***
Перемещаться по этой... бездне оказалось ненамного сложнее, чем по крышам и переулкам города, названия которого Ви не помнил, не хотел помнить, бежал от воспоминаний, перекидываясь чёрной тенью с когтистыми лапами, прятался от них в перевёрнутых вверх тормашками домах. Пытался заснуть под скрип свай и тонкую песню ветра, пока не понял, что и спать ему больше не нужно. Проверять, выйдет ли у него закричать, он пока опасался.***
Может, скука стала его наказанием за грех беспокойных рук, как грозились когда-то смотрители, пытавшиеся вбить ему в голову семь заповедей. Единственным развлечением в бездне оказалось ловить обрывки, отголоски, фрагменты — редкие записки, выброшенные кем-то в море бутылочные письма неизвестным адресатам, вырванные из книг страницы. Ви радовался каждой находке, собирал и бережно хранил, складывая в пойманный фолиант с чистыми листами те, что имели хотя бы подобие смысла, и перечитывал их едва ли не чаще, чем проступившие в спиральной метке на руке буквы. Это имя он и до того, как сумел прочесть, мог вычертить с закрытыми глазами, по памяти о золотых всполохах.***
Ви думал, что его уже ничем не удивить, но когда его накрыло тенью проплывающего прямо над головой одноглазого кита, он не мог не запрокинуть голову в благоговейном восторге и не вскинуть руку, бережно скользя кончиками пальцев вдоль уродливой раны на исполинском брюхе.***
Иногда Ви казалось, что за ним следят. Словно кто-то прятался в тени негорящих фонарей, лязгал плывущими цепями, растворялся каплей чернил в воде прежде, чем Ви успевал всмотреться. Пожалуй, только после вечности убийственной скуки Ви начал немного лучше понимать, откуда у этого кого-то тяга к таким играм.

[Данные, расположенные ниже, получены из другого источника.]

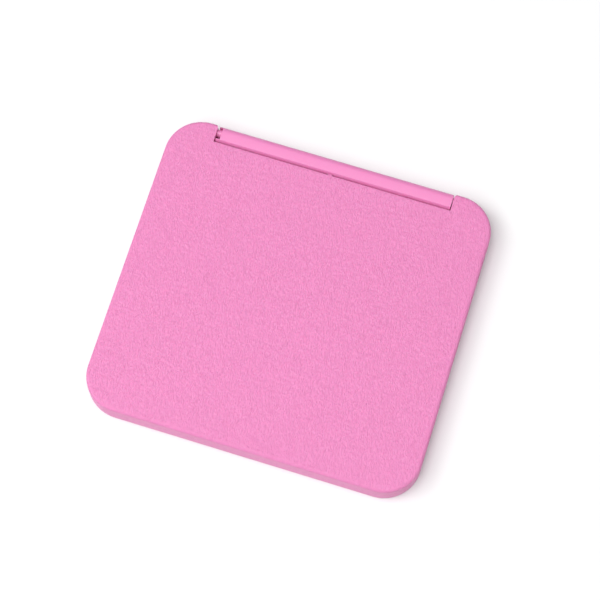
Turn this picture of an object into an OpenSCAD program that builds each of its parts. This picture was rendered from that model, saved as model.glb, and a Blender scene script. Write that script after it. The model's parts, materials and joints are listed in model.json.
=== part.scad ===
// Slim rounded-rectangular powder compact: a hinged two-part case with a mirror in the lid,
// and a pan of pressed powder and a flat puff in the base.
// The origin is the middle of the underside. +X runs along the hinge, +Y towards it, +Z up.

/* [Case] */
// Width of the case, along the hinge
case_w = 88; // [84:0.5:100]
// Depth of the case, front to back
case_d = 81.4; // [78:0.2:92]
// Height of the closed case
case_h = 7.5; // [7.2:0.1:9]
// Height of the lid shell
lid_h = 3.5; // [3.4:0.05:3.8]
// Radius of the case's corners in plan
corner_r = 9.7; // [9:0.1:11]
// Rounding of the lid's upper edge
top_round = 0.9; // [0.6:0.05:1]
// Rounding of the base's lower edge
bottom_round = 0.6; // [0.3:0.05:0.8]
// Thickness of the side walls
wall_t = 1.6; // [1.4:0.1:1.8]
// Thickness of the base's floor
floor_t = 0.9; // [0.7:0.05:1]
// Thickness of the lid's top
lid_skin = 1; // [0.8:0.05:1.1]
// Gap between the closed lid and the base
parting_gap = 0.1; // [0.08:0.01:0.12]

/* [Hinge] */
// Width of the notch in the lid's back edge
notch_w = 64.4; // [56:0.2:66]
// How far the notch stands to the left of the middle
notch_shift = 0.2; // [-0.6:0.1:0.6]
// Depth of the notch, measured from the back wall
notch_depth = 4.9; // [4.7:0.1:5.1]
// Diameter of the hinge barrel
barrel_d = 3.5; // [3.3:0.05:3.5]
// Gap between the barrel's front and the notch
front_gap = 0.4; // [0.36:0.01:0.5]
// Gap between the barrel and the left ear
left_gap = 0.3; // [0.2:0.05:0.6]
// Gap between the barrel and the right ear
right_gap = 0.25; // [0.2:0.05:0.6]
// Length of the open pocket at the barrel's left end, which shows the pin
pocket_l = 1.05; // [0.6:0.05:2]
// Diameter of the hinge pins
pin_d = 2; // [1.6:0.1:2.1]
// Length of each hinge pin
pin_l = 12; // [8:0.5:16]
// Length of each pin inside the lid's ear
pin_reach = 2.6; // [2:0.1:3]
// Radial clearance of a pin in its ear socket
pin_clearance = 0.05; // [0.02:0.01:0.08]

/* [Mirror] */
// Thickness of the mirror glass
mirror_t = 1.1; // [1:0.05:1.2]
// Width of the bezel at the sides, from the case wall to its window
bezel_side = 5.2; // [4.5:0.1:6]
// Width of the bezel's front strip, from the case wall to its window
bezel_front = 7.7; // [7.5:0.1:9]
// Width of the bezel's back strip, from the case wall to its window
bezel_back = 2.8; // [2.6:0.1:3]
// How far the glass reaches under the bezel
glass_tuck = 1.2; // [0.8:0.1:1.2]

/* [Powder] */
// Width of the powder pan
pan_w = 73.6; // [60:0.2:75]
// Depth of the powder pan, front to back
pan_d = 41.6; // [30:0.2:42]
// Height of the powder pan
pan_h = 2.6; // [2.2:0.05:2.7]
// Corner radius of the powder pan
pan_r = 4; // [2:0.5:8]
// Thickness of the pan's sheet metal
pan_t = 0.35; // [0.25:0.05:0.5]
// How far the powder lies below the pan's rim
powder_drop = 0.3; // [0.1:0.05:0.8]

/* [Puff] */
// Width of the puff
puff_w = 70; // [60:0.5:72]
// Depth of the puff, front to back
puff_d = 17; // [14:0.5:17]
// Thickness of the puff
puff_t = 3.3; // [2.6:0.1:3.4]
// Width of the ribbon across the puff
ribbon_w = 12; // [11:0.5:16]

/* [Closure and label] */
// Diameter of the closing magnets
magnet_d = 4; // [3:0.1:4]
// Thickness of the closing magnets
magnet_t = 1.1; // [0.9:0.05:1.1]
// Distance between the two magnets of a pair
magnet_spacing = 66; // [40:1:66]
// Width of the blank label under the base
label_w = 52; // [30:1:60]
// Depth of the blank label under the base
label_d = 24; // [15:1:40]

/* [Hidden] */
$fn = 72;

// Heights
base_h = case_h - lid_h - parting_gap;
lid_z = base_h + parting_gap;
lid_inner_z = case_h - lid_skin;

// Hinge
ear_r = lid_h / 2;
axis_y = case_d / 2 - ear_r;
axis_z = lid_z + ear_r;
notch_y = case_d / 2 - notch_depth;
notch_wall_t = 0.9;
notch_left = -notch_w / 2 - notch_shift;
notch_right = notch_w / 2 - notch_shift;
barrel_left = notch_left + left_gap;
barrel_right = notch_right - right_gap;
pin_r = pin_d / 2;
socket_r = pin_r + pin_clearance;
socket_end_gap = 0.4;
pin_tip_left = notch_left - pin_reach;
pin_tip_right = notch_right + pin_reach;
pin_root_left = pin_tip_left + pin_l;
pin_root_right = pin_tip_right - pin_l;
web_back_inset = 0.15;
front_r = notch_depth - ear_r - front_gap;
crown_r = 30;
pocket_front = 2.1;
pocket_back = 1.25;
pocket_depth = 1.4;
vestige_x = -0.5;
vestige_w = 1.7;
vestige_h = 0.34;
vestige_r = (pow(vestige_w / 2, 2) + pow(vestige_h, 2)) / (2 * vestige_h);
vestige_low = lid_h - 1;
vestige_high = 0.1;
ear_corner_r = 1.1;

// Groove in the base that the ears' upper back edges swing through
ear_swing_r = (ear_r - top_round) * sqrt(2) + top_round;
groove_r = ear_swing_r + 0.1;
groove_stop = axis_y - 0.5;
groove_end = case_w / 2 - corner_r + 3;

// Hollow of each half, behind which the hinge stands
hollow_front = -case_d / 2 + wall_t;
hollow_back = notch_y - notch_wall_t;
hollow_w = case_w - 2 * wall_t;
hollow_d = hollow_back - hollow_front;
hollow_y = (hollow_back + hollow_front) / 2;
hollow_r = corner_r - wall_t;
insert_fit = 0.15;
insert_w = hollow_w - 2 * insert_fit;
insert_d = hollow_d - 2 * insert_fit;
insert_r = hollow_r - insert_fit;
skirt_t = 0.9;
film_t = 0.1;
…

Поэтому, когда он однажды собрался из сгустков темноты перед Ви, одетый в грубую куртку из китовой кожи с пустым рукавом, колышущимся под неосязаемым ветром, Ви заглянул в эти чёрные глаза без зрачков и радужек и подал голос первым, нарушая все мыслимые правила: — Так, значит, ты Чужой, и это была твоя метка.